QUESTION: Hey Marty,
Thanks for all your insight the last few years on what the models are projecting for volcanic & seismic activity. As usual, you’re on the money. The forecast of events laying out to 2032 is really starting to add up in their interconnectivity. God help us all.
My question is regarding the mid-Atlantic ridge and the US East Coast continental shelf faults. We all know you chose Tampa over the Florida Atlantic Coast; should we be concerned about tsunamis & seismic activity along the eastern seaboard?
As always, thanks for everything you do. You’re my hero.
ANSWER: That is actually a very good question. The 10 Biggest Earthquakes in History have ALL taken place around the Pacific Rim of Fire – not in the Atlantic. Ideally, the next big one is interestingly due in 2021. The modern big quakes around the Pacific Rim have been:
When we turn to the Atlantic, there is a different problem altogether. I remember experiencing my first earthquake when I was probably the 4.5 quake of May 12, 1964, that hit Lancaster, Pa. I woke up and first though boy that was a loud train. Then I realized I did not live near a train track. When I came down in the morning the press was all talking about the earthquake that hit the area outside of Philadelphia. That was not in the ocean.

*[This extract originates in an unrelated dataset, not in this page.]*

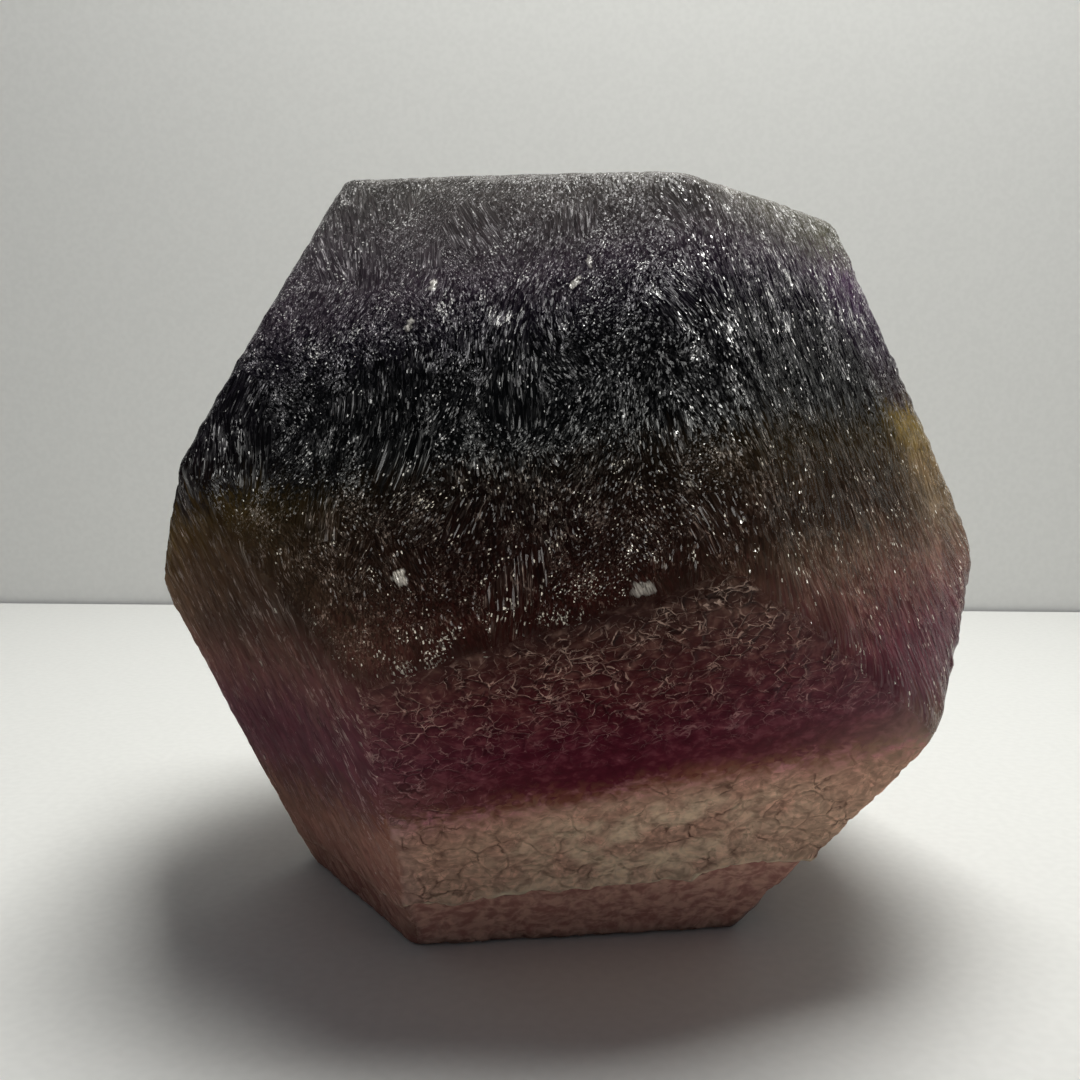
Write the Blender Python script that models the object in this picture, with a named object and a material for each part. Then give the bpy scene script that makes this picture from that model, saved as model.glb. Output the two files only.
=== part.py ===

What we must understand about the Mid-Atlantic Ridge is that there may be a greater risk of tsunami events than major earthquakes. The continental slope is the topographic boundary between the continent and the ocean basin. It is a complex feature. What people do not generally understand is that relatively minor earthquakes can set off a tsunami. The greater risks are in the north from Newfound down to just below New Jersey. A relatively minor offshore earthquake of magnitude 4.5 or above could cause submarine avalanches that then generate tsunami events with waves higher than 26 feet (8 meters). The underwater canyons and bays could focus these waves and make them even much larger all from minor events.
Back in 1929, there was a 7.2-magnitude earthquake off the southern coast of Newfoundland that caused a large underwater landslide. It was that landslide that created a large wave that rushed ashore and killed some 28 people on the island. However, the waves were at first about 26 feet high until they reached the narrow inlets. This compressed all the energy causing the tsunami to grow to 43 feet (13 m). That was absolutely devastating.
There is evidence that at least a 12-foot tsunami wave hit Manhattan around 300BC. Geological experts reported that this ancient tsunami dumped sediment, shells and marine fossils across the region inland that date back to 300BC. Tsunami waves are rare events in the Atlantic. One theory is that a New York tsunami may have been triggered by an asteroid. However, no crater has ever been discovered. It is far more likely that an earthquake simply triggered an avalanche.
Historically, New York City has been hit by large earthquakes over the 5 scale about once a century. There was a 5.2-magnitude quake that shook New York City back in 1737 and another of the same severity hit on August 10th, 1884 with tremors being felt from Maine to Virginia. I have been in New York City for at least two earthquakes that I remember. They were minor but enough that you felt them. One I recall was in 1981 and one around 2002. The biggest hit on an 18-year cycle in 2010, but that was only a 3.2 measurement. There is a small fault that runs down 125th Street. That is the one that produced the tremors of 1981. It is also believed that this is the source of the big one that hit in 1737. Curiously, the next big one is due in 2031. That could reach a 7.2 level or so.
If you look at NYC closing, you will notice that the skyscrapers are clustered. This seems to be the most overlooked aspect of New York City with people assuming that it’s just all about Wall Street. Not True! Skyscrapers clearly dominate the Manhattan skyline, but they are actually clustered in two distinct areas. Downtown is home to the Financial District. Midtown includes the Empire State Building, Chrysler Building, Park Avenue and Times Square. The reason is the surface bedrock over much of New York City provides solid anchorage to support the high buildings. Although there are two areas of this strong bedrock at or close to the surface, there is a valley in between where the building heights are noticeably lower.
In fact, the entire region south of 30th Street is where the bedrock begins to drop down and by the time your reach Washington Square, it is well below the surface. In reality, Manhattan has a valley in the center between midtown and Wall Street that would be underwater if it were not filled in with debris from various periods which may include the ancient tsunami. That is why there are no skyscrapers between the two regions.
Manhattan has NUMEROUS faults running through it and there as frequent earthquake activity on them. However, this activity is very small so people do not notice. However, there may be a risk of a larger scale earthquake that we are unable to define lacking the data before 1700. Still, New York City metropolitan is ranked as moderate on the risk scale. However, because of the density and the age of many buildings constructed of brick, a moderate earthquake would have considerable consequences in terms of public safety and economic impact more so than many other places. A 5.0-magnitude earthquake today like that of 1884 or 1737, would be far more significant given the density and construction concerns.
Therefore, the risk of an offshore earthquake that causes an avalanche on the ridge would produce a tsunami. On the other hand, there are earthquake faults in Manhattan that are numerous and the density combined with poor construction from brick increase the risk to Manhattan with just a 5+ earthquake.